I hurried to put on my rubber shoes and decided to join them in what I expected to be a friendly game. They gladly welcomed me. For a second, I wondered why they were all grinning from ear to ear. The answer came all too soon as Pards, a diminutive but lean and muscled boy, passed me the ball that landed like a missile on my stomach. My knees weakened instantly, but I gave no hint of it. Then as I attempted a jump shot, another boy came flying from nowhere and smashed his elbow against my jaw and snatched the ball away from my hands
I was appalled by the boys' extremely rough and highly physical manner of playing the sport. Obviously, they only cared for the "balyahan"-style of street basketball that violated every rule of the game I learned by heart from a Milo basketball camp. When I asked for a foul, they would give me a quizzical look. And then they casually went about their basketball routine, merrily elbowing my nose, tripping my feet, and ramming their bodies against mine. Heck, they were not playing basketball with me. They were clobbering me. No. They were bullying this young Manila boy to submission.
But there was no "baon" to surrender; it was just me and my manhood on the line. For some strange reason, at that particular moment, I became intensely determined to stand up for myself. It was not just out of embarrassment. There was something in me that shouted, "It's now or never!"
I heeded that call and decided it was time to play hardball. Why then and why there is really very hard to explain. Maybe it had something to do with being pushed too hard against the wall. Anyway, with the theme of "Rocky" playing in my ears, I mustered all my energy, summoned every single muscle and adrenaline in my body, and pleaded with all my guardian angels not to fail me this time. "Let's get ready to rumble!" I repeated to myself, trying to psyche myself for battle.
What ensued was a brawl. After which, my lips were swollen, my nose was bleeding and I was limping. But I swear I never felt better. I had done it! Finally, I was able to break out from my protective cocoon beset by irrational fears. What was there to fear? Gashed brows and broken bones? Nah, they heal in time.

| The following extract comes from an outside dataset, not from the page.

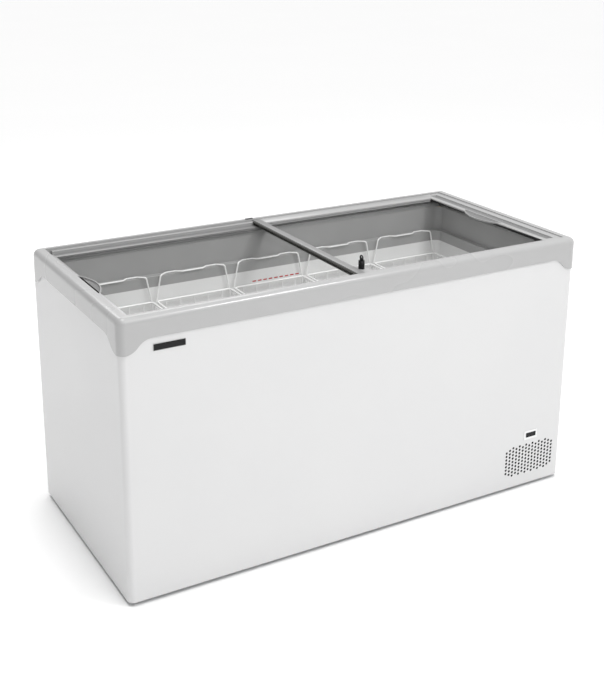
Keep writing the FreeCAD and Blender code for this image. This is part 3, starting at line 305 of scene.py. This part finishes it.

After learning about the incident, my uncle was quick to apologize for the boys whom he referred to as the "Texas Boys" after the fierce breed of fighting cock. But we both laughed it off as if we had just finished some outrageously playful game. He advised me to expose myself more often to rough play. That was how he trained his young fighting cocks for "sabong" (cockfighting), he said. He allowed his best fighting cocks to inflict severe harm on defenseless young chickens during a practice match until they were forced to fight back on instinct. This was how they gradually developed their skills. In every learning process, he reminded me, the principle is always no pain, no gain.
When I got back to school, the bullies never bothered me again. I could not say exactly why. Maybe it was the confidence I exuded. Or maybe the bullies had undergone an awakening and decided to mend their ways. Whatever the case may be, I was not about to pick fights or get into brawls. That's so Ayan Boy.
I am prepared to face life's challenges, to take a leap into the unknown, beyond my comfort zone. This is because the chicken has crossed the road. Finally, I have become Fidel, which means faith. I have learned to believe in myself and in what I can do, and can be. I believe that nothing is impossible.
Now, nobody calls me Ayan Boy anymore. (Except my Mom, when she feels like cuddling me, but I guess that's ok.)
Juan Fidel F. Nograles, 20, is a third-year management economics student at the Ateneo de Manila University.